Hometown pride is a necessary thing in music sometimes. The phenomenon can be found across a variety of genres, and blues rock is no stranger. Even those not from the places they refer will typically write of the streets of Austin, the pawn shops of Memphis, or any number of dives across the Mid- and Southwest. Chuck Prophet is elated to call San Francisco his home, so much so that nearly the entirety of his newest album Temple Beautiful is a Cupid’s arrow shot directly into the heart of the Bay Area.
Prophet has been a boomerang of a musical force for over 25 years, his craft taking him across the world and back, and into the studio with musicians as varied as Warren Zevon and Cake. His roots have always been firmly planted in the world of blues, but his songwriting effortlessly jumps from a salute to the early days of lip-curling punk, a subtle nod to ’70s arena rockers, a nudge in the direction of ’60s pop, and a hat-tip to power-chord ambassadors The Kinks. Throw on any of his albums and you’ll be greeted with a concoction of decade-spanning sounds blended together in hour-long assortments.
Local fledgling bluegrass sextet The Grisly Hand kicked off the night shortly before 9:00, and in a brief pause after their opening song, audience members could be heard frantically trying to remove their jaws from the floor. The band unquestionably gave Prophet a run for his money with an animated half-hour set that bounded back and forth among the band’s currently humble discography. Accompanying Lauren Krum’s extraordinarily immense voice was guitarist Jimmy Fitzner, whose vocal style both contrasted with Krum’s and provided a proper stylistic companion, and his banter between songs gave enough levity to keep the crowd attentive.
Bassist Johnny Nichols, guitarist Ben Summers, and fiddler Kian Byrne all contributed vocals throughout the set in varying amounts, and Matt Richey backed up the group on drums. In a blur of limbs and swinging guitar necks, the band reached some moments of unequivocal unity during the set, with all players on stage perfectly in sync in unintentional choreography.

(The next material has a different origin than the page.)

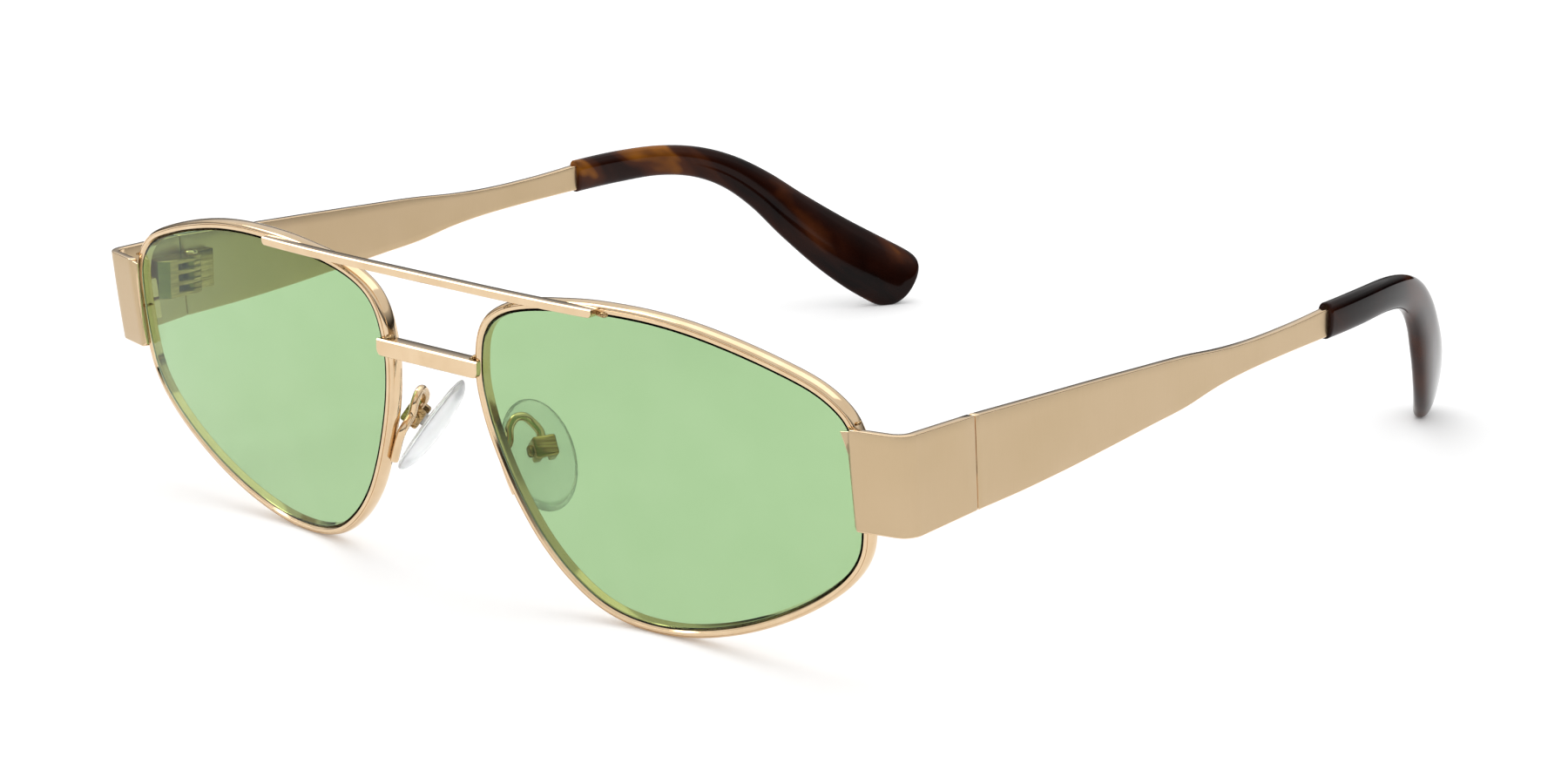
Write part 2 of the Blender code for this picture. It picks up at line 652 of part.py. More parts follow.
def make_hinge(side, tag):
    r = KNUCKLE_R
    reach = r + 0.25
    front = arc(0, 0, r, 0, 180, 12)
    front += [(-r, -4.6), (-r + 1.1, -6.0), (LEAF_OUT, -6.0), (LEAF_OUT, -0.7)]
    rear = [(LEAF_OUT, 0.75), (LEAF_OUT, 3.9), (LEAF_OUT - LEAF_T, 3.9), (LEAF_OUT - LEAF_T, 2.5)]
    rear += arc(0, 0, r, 120, 345, 14)
    leaf("hinge_front_" + tag, front, side, (1, 3, 5), reach, -1.0)
    back_leaf = leaf("hinge_rear_" + tag, rear, side, (0, 2, 4, 6), reach, 1.0)
    head = 7 * KNUCKLE_H - 0.1
    pin = turned("hinge_screw_" + tag, (AXIS_X * side, AXIS_Y, HINGE_LOW + 0.2), (0, 0, 1),
                 [(0.0, PIN_R - 0.12), (0.15, PIN_R), (head, PIN_R), (head, 0.95),
                  (head + 0.3, 0.95), (head + 0.5, 0.7)], GOLD)
    slot = block("hinge_screw_slot_cut_" + tag, (AXIS_X * side, AXIS_Y, HINGE_TOP + 0.65),
                 ((1, 0, 0), (0, 1, 0), (0, 0, 1)), (1.3, 0.14, 0.25), GOLD)
    cut(pin, slot)
    return back_leaf


# ---- closing blocks --------------------------------------------------------------------
def make_closing_blocks(side, tag):
    frame = edge_frames(0.0, CURVE_L, RIM_STEPS)[0]
    p, out, n = frame
    up = n.cross(out).normalized()
    if up.z < 0:
        up = -up
    axes = (out, n, up)
    half_u, half_v = 1.35, 1.35
    centre = p + out * (RIM_BAND + SOLDER + half_u) + n * (half_v + 0.9)
    gap, tall = KERF / 2, 2.6
    low_mid, high_mid = centre - up * (gap + tall / 2), centre + up * (gap + tall / 2)
    flip = Vector((side, 1, 1))

    def place(vec):
        return vec * flip

    def axes_of():
        return tuple(place(a) for a in axes)

    screw_axis = place(up)
    for name, mid in (("closing_block_upper_", high_mid), ("closing_block_lower_", low_mid)):
        obj = block(name + tag, place(mid), axes_of(), (half_u, half_v, tall / 2), GOLD)
        hole = turned(name + "cut_" + tag, place(mid - up * 2.0), screw_axis,
                      [(0.0, 0.55), (4.0, 0.55)], GOLD)
        cut(obj, hole)
    base = centre - up * (gap + tall + 0.12)
    end = 2 * gap + 2 * tall
    screw = turned("closing_screw_" + tag, place(base), screw_axis,
                   [(-0.55, 0.7), (-0.4, 0.85), (0.0, 0.85), (0.0, 0.42), (end - 0.3, 0.42),
                    (end - 0.1, 0.3)], GOLD)
    slot = block("closing_screw_slot_cut_" + tag, place(base - up * 0.62), axes_of(),
                 (1.2, 0.13, 0.22), GOLD)
    cut(screw, slot)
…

It was genuinely fascinating to the only two senses that mattered at the time.
By the time Chuck Prophet was joined on stage by his band The Mission Express at 9:45, there was already a vacuum-sealed crowd packed tightly in front, eagerly awaiting the 100-minute set. With only a clear footpath path leading to each of the bars, anyone expecting to stand in front of the stage was out of luck. Greeted by drunken cheers and the kind of heckling you would expect to hear only at a place like Davey’s, Prophet and company quickly jumped into an opening set filled with numbers from the last two decades.

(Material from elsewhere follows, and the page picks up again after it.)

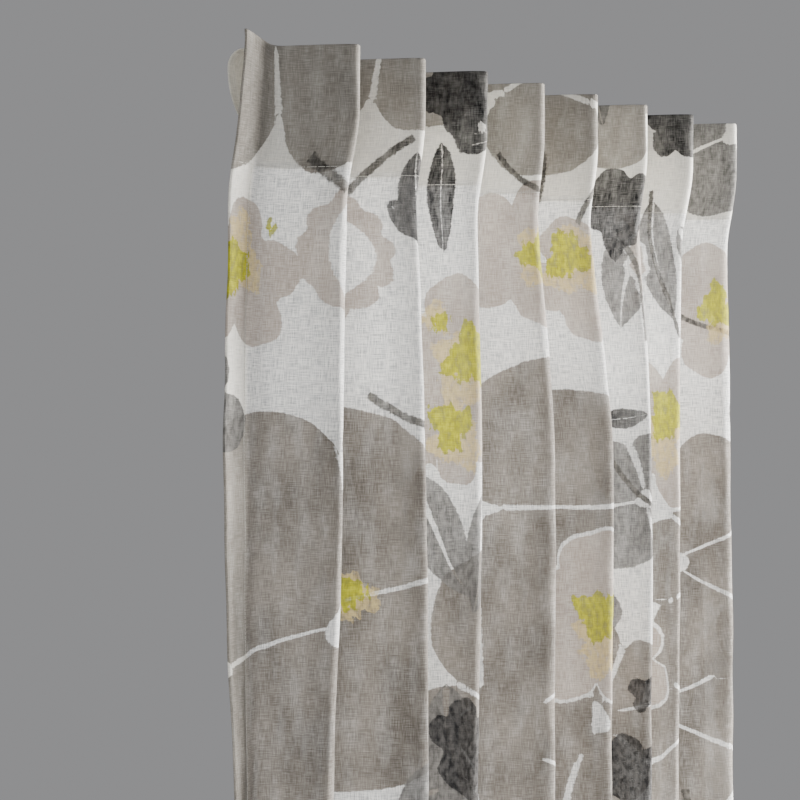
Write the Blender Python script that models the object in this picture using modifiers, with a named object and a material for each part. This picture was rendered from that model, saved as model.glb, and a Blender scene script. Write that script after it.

“Storm Across the Sea” got things moving with one of many slide guitar songs that were played that evening, underscoring guitarist James DePrato’s ability to keep up with Prophet’s frequent veering off in a story or guitar solo. The set covered much of the newest release, with “Castro Halloween,” “The Left Hand and the Right Hand,” “Willy Mays is Up at Bat,” “White Night, Big City” and the title track among those. Prophet’s dedication of “White Night” to late gay rights activist Harvey Milk was met with a room so quiet a pin could be heard landing on the concrete floor.
Keyboardist (and spouse to the leading man) Stephanie Finch provided two of the highlights of the set with her vocal contribution to Temple‘s “Little Girl, Little Boy” and a spiced-up version of “Tina Goodbye,” the opening track to Finch’s 2010 debut Cry Tomorrow. Additional highlights were the covers of Alex Chilton’s “Bangkok,” and an irony-free version of Alice Cooper’s “I’m Eighteen.” The encore of “Always a Friend” (co-written by Alejandro Escovedo) was followed by and the quirky “You Did,” the only song in history that poses the question of who did, exactly, put the boom in the boom-boom-shaka-laka?
This is the second time I have seen Prophet, and both times it has been at a reasonably filled Davey’s Uptown. After seeing a knock-out set twice in a row, I must pose a question I heard others in the venue asking that night– why the hell isn’t this guy more popular?